1stライブツアー「しおりごと」東京・WWWライブ映像

  • ゆれるユレル
  • Don't Cry
  • ひとりごと
  • 今 ここにいる
  • だからさ
  • ※曲順未定

公演情報

新山詩織 アーティストデビュー2周年記念ライブ
「しおりごと ~acoustic version」
2014年12月12日(金)東京都 UNIT
OPEN 18:00 / START 18:30
新山詩織(ニイヤマシオリ)

1996年生まれのシンガーソングライター。
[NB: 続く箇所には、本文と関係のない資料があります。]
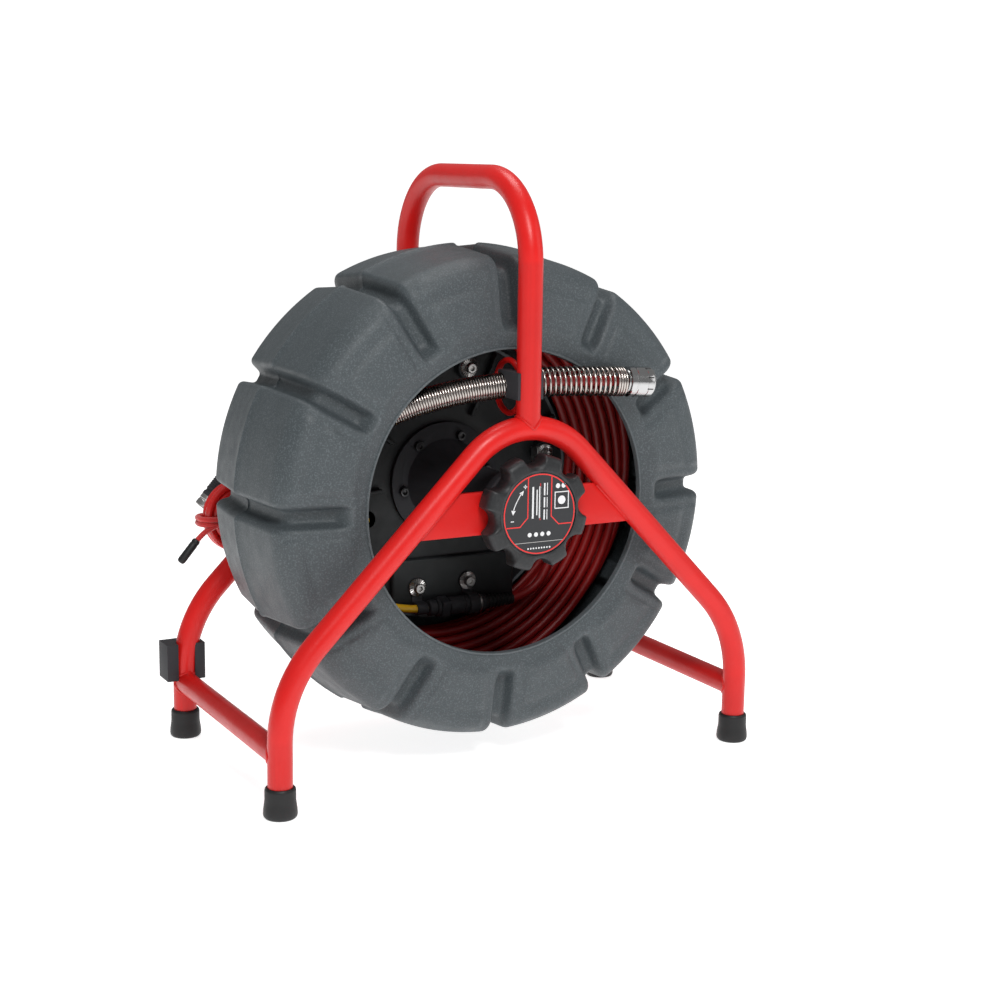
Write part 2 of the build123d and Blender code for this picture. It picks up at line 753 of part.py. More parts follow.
# ---------------------------------------------------------------- system cable hank, plug and tie
HANK_MID_X = (HANK_LEFT_X + HANK_RIGHT_X) / 2
HANK_SPAN = HANK_RIGHT_X - HANK_LEFT_X
with BuildPart() as hank:
    with BuildSketch(Plane.XZ.offset(-HANK_Y)):
        with Locations((HANK_MID_X, HANK_Z)):
            SlotCenterToCenter(HANK_SPAN, 2 * HANK_OUT_R)
            SlotCenterToCenter(HANK_SPAN, 2 * HANK_IN_R, mode=Mode.SUBTRACT)
    extrude(amount=-HANK_DEPTH)
save(hank.part, "system_cable_hank")

GLAND_TIP_X = GLAND_X - BOOT_LENGTH
ENTRY_POINTS = [
    (GLAND_TIP_X, BOOT_Y, GLAND_Z),
    (2, BOOT_Y, 261.4),
    (-12, BOOT_Y - 0.3, 259.8),
    (-26, BOOT_Y - 0.6, 259.6),
]
entry = cord(ENTRY_POINTS, SYSTEM_R, "system cable entry")
save((entry - hank.part - gland).solids().sort_by(SortBy.VOLUME)[-1], "system_cable_entry")

PLUG_R = 9.0
PLUG_TIP = (-223.0, 175.0, 237.5)
PLUG_DIR = (0.66, 0.0, 0.75)
PLUG_BODY = 42.0
RELIEF_END = 62.0
plug_step = Vector(PLUG_DIR).normalized()
relief_tip = Vector(PLUG_TIP) + plug_step * RELIEF_END
with BuildPart() as plug:
    for start, stop, radius in ((0, 17, PLUG_R), (17, 20, PLUG_R - 1), (20, PLUG_BODY, PLUG_R)):
        with BuildSketch(along(PLUG_TIP, relief_tip, start)):
            Circle(radius)
        extrude(amount=stop - start)
    with BuildSketch(along(PLUG_TIP, relief_tip, 0)):
        Circle(PLUG_R - 1.8)
    extrude(amount=9, mode=Mode.SUBTRACT)
save(plug.part, "system_plug")
with BuildPart() as plug_relief:
    with BuildSketch(along(PLUG_TIP, relief_tip, PLUG_BODY)):
        Circle(PLUG_R - 1.5)
    with BuildSketch(along(PLUG_TIP, relief_tip, RELIEF_END)):
        Circle(SYSTEM_R + 1)
    loft()
save(plug_relief.part, "plug_relief")

EXIT_POINTS = [
    tuple(relief_tip),
    (-170, 175, 298),
    (-155, 175, 309),
    (-136, 174, 310),
    (-120, 172, 300),
    (-110, 169, 284),
    (-104, 164, 270),
    (-99, 158, 258),
]
cord_exit = cord(EXIT_POINTS, SYSTEM_R, "plug lead")
save((cord_exit - hank.part - plug_relief.part).solids().sort_by(SortBy.VOLUME)[-1], "plug_lead")

# tie cord round the hank's left end, with one hanging tail and its tip
TIE_R = 3.0
TIE_Z = 224.0
TIE_GAP = 1.6
TIE_X0 = HANK_LEFT_X - HANK_OUT_R - TIE_R - TIE_GAP
TIE_X1 = HANK_LEFT_X - HANK_IN_R + TIE_R + TIE_GAP
TIE_Y0 = HANK_Y - TIE_R - TIE_GAP
TIE_Y1 = HANK_Y + HANK_DEPTH + TIE_R + TIE_GAP
with BuildPart() as tie_loop:
    with BuildLine() as loop_path:
        FilletPolyline(
            (TIE_X0, TIE_Y0, TIE_Z),
            (TIE_X1, TIE_Y0, TIE_Z),
            (TIE_X1, TIE_Y1, TIE_Z),
            (TIE_X0, TIE_Y1, TIE_Z),
            radius=7,
            close=True,
        )
    with BuildSketch(Plane(origin=loop_path.line @ 0, z_dir=loop_path.line % 0)):
        Circle(TIE_R)
    sweep(path=loop_path.line)
TAIL_POINTS = [
    (-216, TIE_Y0, TIE_Z),
    (-228, TIE_Y0, 219),
    (-238, TIE_Y0 + 1, 210),
    (-242, TIE_Y0 + 1, 206),
]
tie_tail = swept(TAIL_POINTS, [12, 12], TIE_R)
hank_tie = Compound([tie_loop.part, (tie_tail - tie_loop.part).solids().sort_by(SortBy.VOLUME)[-1]])
save(hank_tie, "hank_tie")
with BuildPart() as tie_tip:
    with BuildSketch(along(TAIL_POINTS[3], (-259, TIE_Y0 + 1, 186), -4)):
        Circle(4.4)
    extrude(amount=30)
    fillet(tie_tip.edges().filter_by(GeomType.CIRCLE), 1.5)
save(tie_tip.part - tie_tail, "tie_tip")

# hooks that the hank hangs from, welded on the rear arch and plate
HOOK_Z = HANK_Z + HANK_IN_R - HOOK_R - 0.2
HOOK_TIP_Y = 166.8
HOOK_RISE = 14.0
HOOK_BEND = 5.0
LEFT_HOOK_X = -141.0
RIGHT_HOOK_X = -62.0


def hook(x, start_y):
    """A rod that stands out to the rear and turns up at its end."""
    points = [
        (x, start_y, HOOK_Z),
        (x, HOOK_TIP_Y, HOOK_Z),
        (x, HOOK_TIP_Y, HOOK_Z + HOOK_RISE),
    ]
    return swept(points, HOOK_BEND, HOOK_R)


left_hook = hook(LEFT_HOOK_X, ARCH_Y) - rear_arch
save(left_hook.solids().sort_by(Axis.Y)[-1], "left_hook")
save(hook(RIGHT_HOOK_X, ARCH_Y + PLATE_T / 2), "right_hook")
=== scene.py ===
"""Studio scene of a drain inspection camera on its hand-wound cable reel.

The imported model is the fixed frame. Every visible piece is either one of its nodes with a
finished material or a detailed piece that is built round it here, in metres, in the same frame:
+X right along the front, +Y to the rear along the drum's axle, +Z up.
"""

import logging
import math
import random
from dataclasses import dataclass, field
from enum import Enum
from typing import Callable, Optional, Sequence

import bmesh
import bpy
from mathutils import Matrix, Vector
from mathutils.kdtree import KDTree

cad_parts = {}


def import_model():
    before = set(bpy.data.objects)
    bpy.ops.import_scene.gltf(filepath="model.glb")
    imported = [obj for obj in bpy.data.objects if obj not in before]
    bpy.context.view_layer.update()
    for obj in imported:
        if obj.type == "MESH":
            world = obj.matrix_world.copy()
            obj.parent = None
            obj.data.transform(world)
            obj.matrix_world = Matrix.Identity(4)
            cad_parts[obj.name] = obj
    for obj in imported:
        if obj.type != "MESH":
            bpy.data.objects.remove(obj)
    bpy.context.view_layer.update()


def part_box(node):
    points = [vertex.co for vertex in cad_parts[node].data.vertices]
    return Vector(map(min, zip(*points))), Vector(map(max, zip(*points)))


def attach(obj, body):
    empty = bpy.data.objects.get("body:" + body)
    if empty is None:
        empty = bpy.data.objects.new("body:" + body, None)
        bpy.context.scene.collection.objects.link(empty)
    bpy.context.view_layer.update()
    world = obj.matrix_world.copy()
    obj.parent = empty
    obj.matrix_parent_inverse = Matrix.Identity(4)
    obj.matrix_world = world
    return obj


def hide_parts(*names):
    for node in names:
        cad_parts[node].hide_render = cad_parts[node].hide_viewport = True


log = logging.getLogger("reel")

Colour = tuple[float, float, float]
Pair = tuple[float, float]
Triple = tuple[float, float, float]
MM = 0.001
FULL_TURN = 2 * math.pi
WELD_GAP = 1e-6
AXLE = Vector((0, 1, 0))
UP = Vector((0, 0, 1))
HEAD_ROUTE: tuple[Triple, ...] = ((115, -124, 392), (64, -120.5, 395))
SPRING_ROUTE: tuple[Triple, ...] = ((-54, -93, 386), (-106, -80, 373), (-150, -68, 350))


# ------------------------------------------------------------------ small geometry
def mm(*points: Triple) -> list[Vector]:
    """Turn points given in millimetres into vectors in metres."""
    return [Vector(point) * MM for point in points]


def middle_of(node: str) -> Vector:
    """Give the middle of a frame node's box."""
    low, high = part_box(node)
    return (low + high) / 2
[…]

幼少期より父親の影響でブルース、パンク、ロックを聴いて育つ。2012年、ビーイング主催の新人発掘オーディション「Treasure Hunt ~ビーイングオーディション2012~」に「詩織」名義で出場。オリジナル曲「だからさ」と椎名林檎「丸の内サディスティック」を弾き語りで披露してグランプリを獲得する。同年12月、新山詩織としてアーティストデビュー。2013年4月に笹路正徳をサウンドプロデューサーに迎えたメジャー1stシングル「ゆれるユレル」をリリースし、7月には映画「絶叫学級」の主題歌として書き下ろした「Don't Cry」を2ndシングルとして発表した。2014年2月、女子スキージャンプ選手の髙梨沙羅が出演する株式会社クラレの企業CMソングに4thシングル「今 ここにいる」を提供。3月の1stフルアルバム「しおり」と同時期に高校を卒業し、同年12月に5thシングル「絶対」をリリースする。